Rethinking the Dialogue on Weight, Size, and Shape

“To focus on (size) as the way we rate people or the facet of their being we comment on, is insanely random and a reflection of our society rather than any actual truth”

How often do we as a society use weight, shape, or size as a proxy for someone’s worth? Answer: Often. Comments about our bodies and other people’s bodies are so commonplace that they can be overheard in nearly every generation’s conversations. Teenagers admire each other for being thin or criticize themselves or others for being fat. Adults endlessly complement others on their successful weight loss. Dinner table conversations about how “so and so” has gained weight since the last class reunion are commonplace. Even pregnant and postpartum women’s bodies are prone to receiving “flattering” (or not so flattering) comments about their size. For many, these comments are so automatic or even well intentioned that their effect goes unquestioned. And yet, the damage is done. It’s time to address weight bias, rethinking the way we talk about these things or why we feel the need to comment on them at all, because:

  1. You may have no idea why the person looks the way they do. The girl you see as having the ideal body may have starved their way to it. The man who has lost so much weight may be exercising excessively or eating very restrictively (i.e. disordered eating). The woman who has gained weight might be dealing with the effects of a health condition or a necessary medication. Complementing or judging someone based on weight or size runs the risk of reinforcing unhealthy behavior or causing body shame.
  2. Others are listening. That lovely compliment on someone’s weight loss? Overheard by your daughter, sister, friend. That comment on how only people of a certain body type should wear that clothing item? Again, overheard by your loved ones. These comments systematically become ingrained in our minds, reinforcing the belief that size matters. Comment by comment, we are taught that “if you want to be liked, or at the very least not be the object of others’ judgements, you need to be small.”
  3. Weight, shape, and size are not accurate indicators of health. Contrary to popular belief, small does not equal healthy and large does not equal unhealthy. It’s time that our conversations caught up to science.
  4. Weight, shape, and size are not indicators of intelligence, work ethic, fitness, or even eating habits. To focus on this as the way we rate people, or the facet of their being we comment on, is insanely random and truly a reflection of our society rather than any actual truth. And, to focus on size alone, simultaneously does a huge disservice to someone’s far more meaningful qualities.
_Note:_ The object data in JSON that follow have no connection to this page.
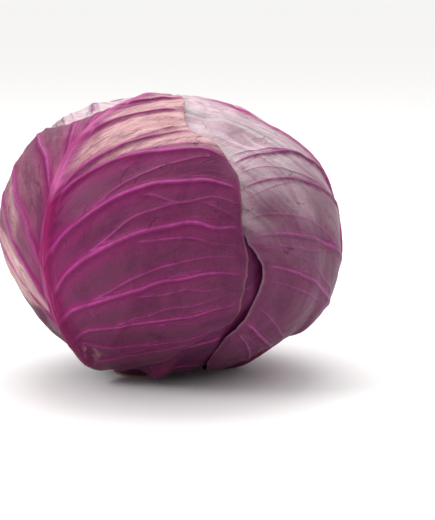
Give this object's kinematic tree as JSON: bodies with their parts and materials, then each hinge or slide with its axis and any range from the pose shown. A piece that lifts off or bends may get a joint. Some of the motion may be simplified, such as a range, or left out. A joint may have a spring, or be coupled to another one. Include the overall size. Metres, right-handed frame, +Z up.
{
  "type": "cabbage head",
  "caption": "Whole red cabbage head: overlapping ribbed wrapper leaves round a packed heart, on a stalk cut flat at its foot.",
  "frame": {"origin": "centre of the stalk's flat cut face, which the head stands on", "axes": "+Z up, away from the cut face; the head leans 11.5 degrees to +X because its stalk is cut slightly askew; -Y is the front, and the outermost leaf faces between -X and -Y"},
  "size_m": [0.1699, 0.1669, 0.1426],
  "materials": {
    "leaf_skin": "waxy red cabbage leaf skin, purple with magenta ribs",
    "heart_leaves": "smooth packed inner leaves, deep purple",
    "stalk": "pale fibrous stalk, cut flat"
  },
  "bodies": {
    "root": {"stalk": "stalk", "heart": "heart_leaves", "wrapper_leaf_1": "leaf_skin", "wrapper_leaf_2": "leaf_skin", "wrapper_leaf_3": "leaf_skin", "wrapper_leaf_4": "leaf_skin", "wrapper_leaf_5": "leaf_skin", "wrapper_leaf_6": "leaf_skin"}
  },
  "joints": []
}
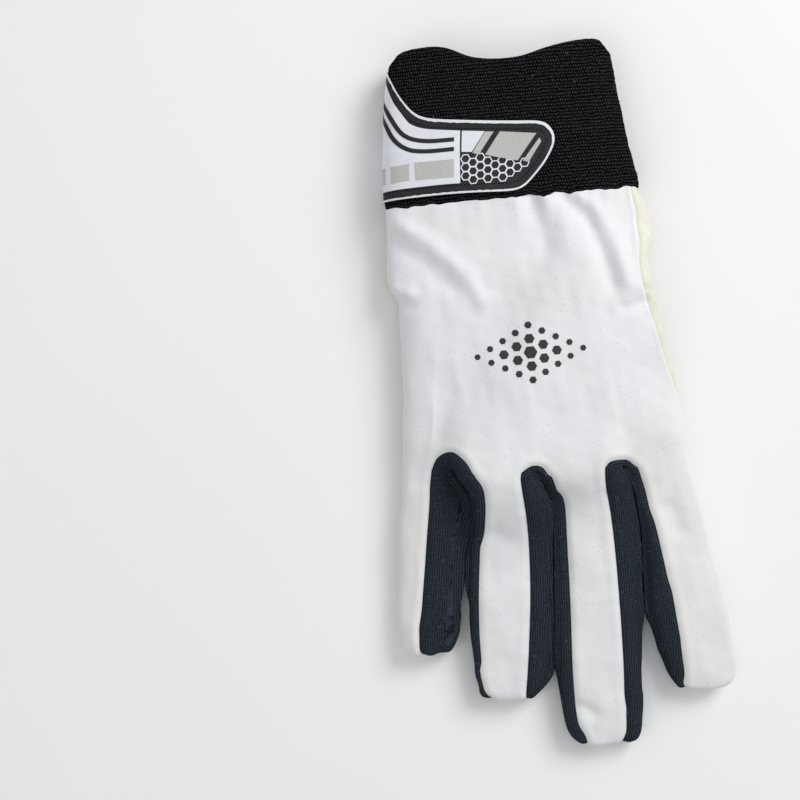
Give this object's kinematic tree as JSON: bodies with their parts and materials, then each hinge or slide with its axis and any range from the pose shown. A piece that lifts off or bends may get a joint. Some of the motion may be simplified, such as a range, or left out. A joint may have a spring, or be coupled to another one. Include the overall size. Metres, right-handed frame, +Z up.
{
  "type": "wicketkeeping inner glove",
  "caption": "Right-hand wicketkeeping inner glove: white stretch back, cream chamois palm, black knit finger sides, ribbed black cuff and a moulded badge wrapped round the wrist.",
  "frame": {"origin": "centre of the overall box in plan, at the ground the glove lies on", "axes": "+Z up out of the back of the hand, -Y towards the fingertips, +Y towards the cuff, +X towards the index finger and thumb side"},
  "size_m": [0.12, 0.2564, 0.024],
  "materials": {
    "back_cloth": "smooth stretch cloth",
    "chamois": "suede",
    "side_knit": "fine rib knit",
    "cuff_knit": "crepe knit",
    "badge_black": "satin",
    "badge_white": "satin"
  },
  "bodies": {
    "root": {"back_panel": "back_cloth", "palm_panel": "chamois", "side_little_ring": "side_knit", "side_ring_middle": "side_knit", "side_middle_index": "side_knit", "thumb": "chamois", "cuff": "cuff_knit", "badge": "badge_black", "badge_rim": "badge_white", "badge_panel": "badge_white"}
  },
  "joints": []
}
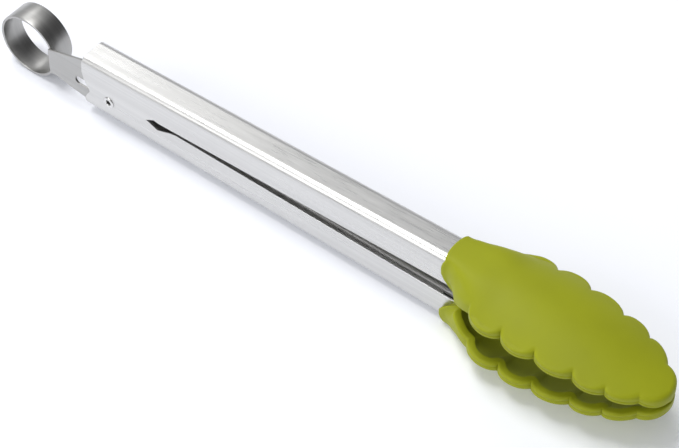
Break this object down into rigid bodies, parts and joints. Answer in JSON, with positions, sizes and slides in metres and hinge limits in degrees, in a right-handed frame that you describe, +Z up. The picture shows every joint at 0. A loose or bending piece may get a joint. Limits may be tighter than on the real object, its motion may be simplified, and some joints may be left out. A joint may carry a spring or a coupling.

All of that being said, it’s time to take a good honest look at ourselves. If you are aware that you make comments about physical appearance (or think these things), it’s time to gently ask yourself why. Where and from whom did you receive messages about physical appearance? Who in your life do you need to find new ways of appreciating? Is there anyone you have put into a certain box unfairly?

When we know better, we can do better. Let’s create a world where our children aren’t afraid of their growing bodies, where people look forward to seeing longtime friends without fear of judgment, where people don’t dread riding on airplanes with judgmental strangers. Let’s create a world where we build each other up based on meaningful things. My clients deserve this, you deserve this, and I deserve this.